CNBC’s Michelle Caruso-Cabrera interviews Stephen A. Schwarzman, The Blackstone Group Chairman at the Institutional Investor Delivering Alpha conference in New York. (Heidi Gutman/CNBC.)

NEW YORK -- Billionaire investor Stephen Schwarzman said Tuesday that President Trump's former business councils crumbled under "astonishing" pressure after violent protests by white supremacists in Charlottesville.

Trump was criticized for wavering on who was to blame for violence at the rallies, prompting days of protests. During a hastily organized conference call with the CEOs on the president's Strategic and Policy Forum, the group's fate quickly became apparent, Schwarzman said at the CNBC Institutional Investor Delivering Alpha conference.

“I asked people what they wanted to do. I gave them one minute each. I wasn’t interested in anyone’s life history,” said Schwarzman, who chaired the group, which also included Jamie Dimon, chief executive of JPMorgan Chase and General Motors' Mary Barra. As the CEOs spoke in alphabetical order the decision became clear, he said.  "By the time you got to W it didn’t much matter."
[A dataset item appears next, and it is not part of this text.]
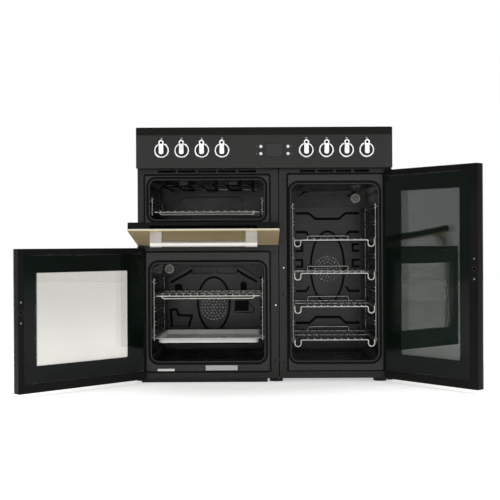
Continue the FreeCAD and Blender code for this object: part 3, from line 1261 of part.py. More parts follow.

"People were under legitimate astonishing pressure," he said. "It was pretty clear that the country itself felt like it was was going out of control. We decided there was too much pressure for too many people all running public companies."

Schwarzman, the founder of Blackstone Group,  has emerged as one of Trump's closest allies on Wall Street. His firm is one of the world's largest private-equity and asset management companies. Amid the controversy following Charlotesville, Schwarzman said he received hundreds of hostile emails. "I was accused by people of being a Nazi. I mean, I'm Jewish. It was absurd," he said.

The breakdown of the group was seen as a stinging rebuke to the president, who has made his relationship with the business community a key selling point. Earlier in the conference, Treasury Secretary Steven Mnuchin said he disagreed with the group's decision. "I personally think it was a mistake that the councils were disbanded," he said. "My view is that CEOs being on the councils didn't necessarily mean that they endorsed every single policy of the administration or the president. The purpose of the councils was to give the president advice on issues."

Schwarzman remained largely guarded on his relationship with Trump on Tuesday. They still speak, he said, but when asked how often, he said it was "none of your business."

He also noted that he had worked closely with other presidents, including Barack Obama and George W. Bush during the 2008 financial crisis.

"People who have backgrounds that are relevant" have an "obligation" to help the president and the country when possible, he said. "We have a higher obligation than making money."